On Friday I talked about a misadventure involving my loppers. In order to cut the trunks of that big ficus in the living room, I needed to go out to the garage and get my loppers–ordinary pruning shears weren’t going to get that job done.
So I went out to the garage and brought them in and realized that I had a problem the moment that I opened the handles and the blades didn’t move–that’s never a good situation.

A closer look immediately showed me what had happened: the handles and the blades were no longer attached because someone–not me, obviously because I spent the summer being very careful not to do anything that would disrupt the surgery to my eye and this clearly involved a lot of force–had forced these loppers to cut something well beyond their capacity. Very sad.
I know just the culprit too.
The Spoiler hires a series of folks to assist with yardwork. He’s definitely no longer capable of yardwork in any way. I have spent my last two summers out of commission healing from one surgery or other, so for all intents and purposes, neither have I been, for the most part.

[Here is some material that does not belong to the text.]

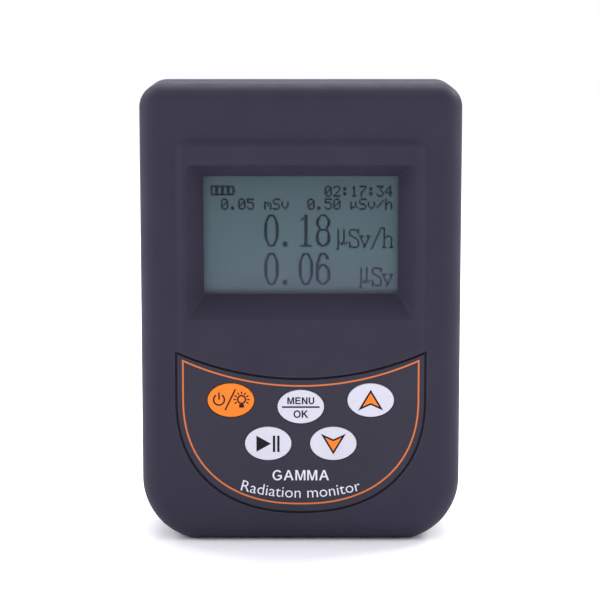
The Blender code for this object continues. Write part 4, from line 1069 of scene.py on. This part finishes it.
# ---- cells, springs and door
def cell(name, z, facing):
    """An AAA cell along X, with its nub towards facing: a metal can in a sleeve of two colours."""
    tip = CONTACT_X - CONTACT_THICKNESS / 2 - GAP
    shoulder, base = tip - 0.0010, tip - CELL_LENGTH
    inner, seam = CELL_RADIUS - 0.0012, shoulder - 0.0120
    top = [(inner, shoulder - 0.0002), (CELL_RADIUS - 0.0007, shoulder), (CELL_RADIUS - 0.0002, shoulder)]
    top += [(CELL_RADIUS, shoulder - 0.0003), (CELL_RADIUS, seam), (inner, seam)]
    wrap = [(inner, seam - 0.00005), (CELL_RADIUS, seam - 0.00005), (CELL_RADIUS, base + 0.0004)]
    wrap += [(CELL_RADIUS - 0.0003, base + 0.00015), (CELL_RADIUS - 0.0008, base + 0.00015)]
    wrap += [(inner, base + 0.0003)]
    can = [(0, tip), (0.0016, tip), (0.0019, tip - 0.0003), (0.0019, shoulder - 0.0002)]
    can += [(0.0034, shoulder - 0.0004), (CELL_RADIUS - 0.0008, shoulder - 0.0006)]
    can += [(CELL_RADIUS - 0.0008, base + 0.0004), (CELL_RADIUS - 0.0010, base), (0, base)]
    for part, profile, material in (("top", top, BRASS), ("wrap", wrap, WRAP), ("can", can, STEEL)):
        turned_way = [(radius, along * facing) for radius, along in profile]
        made = turned(f"cell_{part}_{name}", turned_way, (0, CELL_DEPTH, z), material, axis="X")
        piece(made, "case", "cell_wrap", *([f"cell_{name}"] if part == "wrap" else []))


def coil_spring(name, start_x, end_x, z):
    """A cone-shaped battery spring along X, wide at start_x and narrow at end_x."""
    turns, per_turn, wide, narrow = 3.5, 32, 0.0032, 0.0018
    count = int(turns * per_turn)
    points = []
    for i in range(count + 1):
        share, angle = i / count, 2 * math.pi * i / per_turn
        radius = wide + (narrow - wide) * share
        x = start_x + (end_x - start_x) * share
        points.append((x, CELL_DEPTH + radius * math.cos(angle), z + radius * math.sin(angle)))
    return piece(tube(f"coil_{name}", points, 0.0003, STEEL), "case", "steel", f"battery_spring_{name}")


def battery_parts():
    cell("lower", CELL_HEIGHTS["lower"], 1)
    cell("upper", CELL_HEIGHTS["upper"], -1)
    cell_end = CELL_LENGTH - (CONTACT_X - CONTACT_THICKNESS / 2 - GAP)
    clear = CONTACT_THICKNESS / 2 + 0.0006
    coil_spring("lower", -CONTACT_X + clear, -cell_end - clear, CELL_HEIGHTS["lower"])
    coil_spring("upper", CONTACT_X - clear, cell_end + clear, CELL_HEIGHTS["upper"])


def battery_door():
    """The door, with its two hooks, the latch tongue between its slits and a ribbed thumb dish."""
    door = prism(
        "door_panel",
        rounded_rectangle(DOOR_HALF_WIDTH, DOOR_BOTTOM, DOOR_TOP, 0.0006),
        DOOR_FRONT,
        CASE_DEPTH,
        CASE,
    )
    profile = [(0.0248, 0.0090), (0.0257, 0.0090), (0.0257, 0.0127), (DOOR_FRONT + 0.0005, 0.0127)]
    profile += [(DOOR_FRONT + 0.0005, 0.0137), (0.0248, 0.0137)]
    spans = both_spans(TAB_X - TAB_HALF_WIDTH, TAB_X + TAB_HALF_WIDTH)
    join(door, *(prism("hook", profile, low, high, plane="YZ") for low, high in spans))
    spans = both_spans(0.0056, 0.0062)
    slits = [box("slit", (low, 0.0260, 0.0320), (high, OUTSIDE, 0.0380)) for low, high in spans]
    dish = prism("dish", rounded_rectangle(0.0047, 0.0300, 0.0362, 0.0010), 0.0274, OUTSIDE)
    arrow = prism("arrow", [(-0.0016, 0.0272), (0.0, 0.0250), (0.0016, 0.0272)], 0.0276, OUTSIDE)
    cut(door, *slits, dish, arrow)
    lows = [0.0310 + 0.0012 * number for number in range(4)]
    join(door, *(box("rib", (-0.0042, 0.0272, low), (0.0042, 0.0279, low + 0.0005)) for low in lows))
    piece(soften(door, 0.00014), "door", "shell", "battery_door")


# ---- belt clip
def belt_clip():
    right = arc((CLIP_TIP_HALF_WIDTH - 0.003, CLIP_TIP + 0.003), 0.003, -90, 0, 12)
    right += arc((CLIP_HALF_WIDTH - 0.003, CLIP_TOP - 0.003), 0.003, 0, 90, 12)
    outline = mirrored(right)
    edge, beyond = 0.0007, CLIP_OUTER + 0.001
    rings = [lift(outline, CLIP_INNER)]
    rings += [lift(offset(outline, -edge * a), CLIP_OUTER - edge * b) for a, b in quarter(6)]
    clip = loft("clip_plate", rings, CASE)
    jaw = CLIP_TIP_HALF_WIDTH - 0.0020
    profile = [(CASE_DEPTH + GAP, 0.0481), (CASE_DEPTH + GAP, 0.0491)]
    profile += [(CLIP_INNER + 0.0005, 0.0508), (CLIP_INNER + 0.0005, 0.0466)]
    joined = [prism("jaw", profile, -jaw, jaw, plane="YZ")]
    for low, high in both_spans(*KNUCKLE_SPAN):
        joined.append(rod("knuckle", 0.0015, (PIVOT_DEPTH, PIVOT_HEIGHT), low, high, 40, axis="X"))
        web = box(
            "web",
            (low + 0.0001, PIVOT_DEPTH, PIVOT_HEIGHT - 0.0014),
            (high - 0.0001, CLIP_INNER + 0.0005, PIVOT_HEIGHT + 0.0014),
        )
        joined.append(web)
    join(clip, *joined)
    cutters = [rod("bore", 0.0010, (PIVOT_DEPTH, PIVOT_HEIGHT), -0.0080, 0.0080, 32, axis="X")]
    for number in range(4):
        z = 0.0850 + 0.0018 * number
        cutters.append(box("groove", (-0.0060, CLIP_OUTER - 0.0004, z), (0.0060, beyond, z + 0.0008)))
    dish = rounded_rectangle(0.0060, 0.0520, 0.0760, 0.0025)
    cutters.append(prism("clip_dish", dish, CLIP_OUTER - 0.00035, beyond))
    cut(clip, *cutters)
    piece(soften(clip, 0.00014), "clip", "shell", "belt_clip")


def clip_bracket():
    base_back = CASE_DEPTH + GAP + 0.0007
    outline = rounded_rectangle(BRACKET_HALF_WIDTH, BRACKET_BOTTOM, BRACKET_TOP, 0.0015)
    bracket = prism("bracket", outline, CASE_DEPTH + GAP, base_back, STEEL)
    ear = arc((PIVOT_DEPTH, PIVOT_HEIGHT), 0.0017, 90, -90, 24)
    ear += [(base_back - 0.0003, PIVOT_HEIGHT - 0.0030), (base_back - 0.0003, PIVOT_HEIGHT + 0.0030)]
    join(bracket, *(prism("ear", ear, low, high, plane="YZ") for low, high in both_spans(*EAR_SPAN)))
    cutters = [rod("ear_bore", 0.0010, (PIVOT_DEPTH, PIVOT_HEIGHT), -0.0090, 0.0090, 32, axis="X")]
    cutters += rods("bracket_hole", 0.0013, BRACKET_SCREW, 0.0280, 0.0300, 32)
    cut(bracket, *cutters)
    piece(soften(bracket, 0.00010), "case", "steel", "clip_bracket")


def clip_pin():
    shank, head, ear = 0.0007, 0.0014, EAR_SPAN[1] + GAP
    tip, soft = ear + 0.0006, 0.00015
    half = [(0, tip), (head - soft, tip), (head, tip - soft), (head, ear), (shank, ear)]
    profile = half + [(radius, -along) for radius, along in reversed(half)]
    pin = turned("pin", profile, (0, PIVOT_DEPTH, PIVOT_HEIGHT), STEEL, axis="X", steps=32)
    piece(pin, "case", "steel", "clip_pin")


def clip_spring():
    """The torsion spring: a coil round the pin, its lower leg running down by the bracket and its upper leg
    up under the clip.
    """
    coil_radius, turns, per_turn, half = 0.00125, 4, 32, 0.0030
    count = turns * per_turn
    coil = []
    for i in range(count + 1):
        angle = 2 * math.pi * i / per_turn
        x = -half + 2 * half * i / count
        across, up = coil_radius * math.cos(angle), coil_radius * math.sin(angle)
        coil.append((x, PIVOT_DEPTH - across, PIVOT_HEIGHT + up))
    low_leg = (-half, PIVOT_DEPTH - coil_radius, PIVOT_HEIGHT - 0.0060)
    top_leg = (half, CLIP_INNER - 0.0007, PIVOT_HEIGHT + 0.0070)
    spring = tube("torsion_spring", [low_leg, *coil, top_leg], 0.00025, STEEL, sides=10)
    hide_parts("clip_spring")
    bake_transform(spring)


# ---- screws
def screw(name, spot, depths, radii, node, turn):
    """A cross-head screw driven from the back. Its depths are under the head and at the tip, and its radii
    those of the thread and the head."""
    (head_depth, tip_depth), (radius, head) = depths, radii
    height, reach, pitch = 0.75 * head, tip_depth - head_depth, 0.0006
    dome = ((0, 1), (0.35, 0.98), (0.62, 0.90), (0.82, 0.70), (0.94, 0.42), (1, 0.16), (1, 0))
    profile = [(head * out, height * up) for out, up in dome] + [(radius, 0)]
    crest = -pitch
    while crest - pitch > reach + radius:
        profile += [(radius, crest), (radius * 0.80, crest - pitch / 2)]
        crest -= pitch
    profile += [(radius * 0.9, reach + radius), (0, reach)]
    made = turned(name, profile, (spot[0], head_depth, spot[1]), DARK_STEEL, steps=32)
    cutters = []
    for angle in (turn, turn + math.pi / 2):
        arm = Vector((math.cos(angle), math.sin(angle))) * 0.62 * head
        recess = stroke(Vector(spot) - arm, Vector(spot) + arm, 0.30 * head)
        cutters.append(prism("recess", recess, head_depth + 0.35 * height, head_depth + 2 * height))
    cut(made, *cutters)
    piece(shade(made, 40), "case", "steel", node)


def screws():
    for spots, head in ((both_sides(TOP_BOSS), "top"), (both_sides(BOTTOM_BOSS), "bottom")):
        for spot, side in zip(spots, ("right", "left")):
            name, turn = f"{head}_{side}", 40 * spot[0] + 30 * spot[1]
            screw(f"screw_{name}", spot, (0.0203, 0.0060), (0.0010, 0.0019), f"case_screw_{name}", turn)
    for spot, side in zip(both_sides(BRACKET_SCREW), ("right", "left")):
        node = f"bracket_screw_{side}"
        screw(f"clip_screw_{side}", spot, (0.0293, 0.0250), (0.0009, 0.0018), node, 90 * spot[0])


# ---- finishes of the CAD nodes that stay
NODE_FINISHES = (
    (WINDOW, "display_window"),
    (DISPLAY, "lcd_glass"),
    (DIFFUSER, "lcd_backlight lcd_frame"),
    (RIBBON, "lcd_ribbon"),
    (BOARD, "main_board"),
    (BLACK, "microcontroller buzzer " + " ".join(f"switch_stem_{name}" for name in KEYS)),
    (FERRITE, "hv_transformer"),
    (RESIN, "hv_capacitor"),
    (STEEL, "crystal vibration_motor contact_bridge contact_positive contact_negative"),
    (STEEL, " ".join(f"switch_body_{name}" for name in KEYS)),
    (BRASS, "motor_weight tube_filter tube_clip_left tube_clip_right"),
    (TUBE, "gm_tube"),
    (FOAM, "door_pad"),
    (DARK_STEEL, "board_screw_left board_screw_right"),
)


def finish_nodes():
    for material, nodes in NODE_FINISHES:
        for node in nodes.split():
            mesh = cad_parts[node].data
            mesh.materials.clear()
            mesh.materials.append(material)


# ---- stage
def area_light(name, place, target, size, power):
    light = bpy.data.lights.new(name, "AREA")
    light.shape = "RECTANGLE"
    light.size, light.size_y = size
    light.energy = power
    obj = bpy.data.objects.new(name, light)
    bpy.context.scene.collection.objects.link(obj)
    obj.location = place
    obj.rotation_euler = (Vector(target) - Vector(place)).to_track_quat("-Z", "Y").to_euler()


def stage():
    square = bar(-30.0, 30.0, -30.0, 30.0)
    white = Surface("floor_white", (0.95, 0.95, 0.955), 0.9, specular=0.05).mottle(0.3, 0.01).material
    floor = loft("floor", [[(x, y, z) for x, y in square] for z in (-0.01, -0.00002)], white)
    world = bpy.data.worlds.new("studio")
    bpy.context.scene.world = world
    world.use_nodes = True
    background = world.node_tree.nodes["Background"]
    background.inputs["Color"].default_value = (1.0, 0.985, 1.08, 1.0)
    background.inputs["Strength"].default_value = 1.06
    area_light("top_softbox", (0.0, 0.30, 0.75), (0, 0, 0.04), (0.7, 0.5), 4.2)
    area_light("left_softbox", (-0.62, -0.06, 0.26), (0, 0, 0.05), (0.35, 0.55), 1.5)
    area_light("right_softbox", (0.62, -0.06, 0.26), (0, 0, 0.05), (0.35, 0.55), 1.2)
    area_light("right_rim_softbox", (0.48, 0.31, 0.50), (0.03, 0, 0.10), (0.22, 0.22), 2.8)
    area_light("left_rim_softbox", (-0.48, 0.31, 0.50), (-0.03, 0, 0.10), (0.16, 0.16), 1.0)


def camera():
    """Straight on, a little above the instrument."""
    data = bpy.data.cameras.new("camera")
    data.lens, data.sensor_width = 134.9, 36.0
    data.shift_x = -0.0013
    data.clip_start = 0.01
    obj = bpy.data.objects.new("camera", data)
    bpy.context.scene.collection.objects.link(obj)
    distance, tilt, aim = 0.520, math.radians(8.3), 0.053
    obj.location = (0, -distance * math.cos(tilt), aim + distance * math.sin(tilt))
    obj.rotation_euler = (math.pi / 2 - tilt, 0, 0)
    bpy.context.scene.camera = obj


front_shell()
rear_shell()
keypad()
for key_name, key_place in KEYS.items():
    key(key_name, key_place, f"{key_name}_key")
signs()
printed_words()
display_dots()
battery_parts()
battery_door()
belt_clip()
clip_bracket()
clip_pin()
clip_spring()
screws()
finish_nodes()
stage()
camera()
bpy.context.scene.view_settings.view_transform = "Standard"
bpy.context.view_layer.update()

But because of this–and because my complete inability to supervise at all this summer because the surgery was on my eye and I had to be face down for longer than I cared to–crazy things got done and in crazy ways as well.
And my tools either got broken, or in some instances, have completely disappeared–which, of course, I don’t discover until I need them.
It’s frustrating and at times expensive as well.
But the alternative is to live in an overgrown jungle–which isn’t an good alternative either. At least the Spoiler tried to help.
But as we all know, with things like gardening, “outsourcing” is rarely as good as doing it yourself.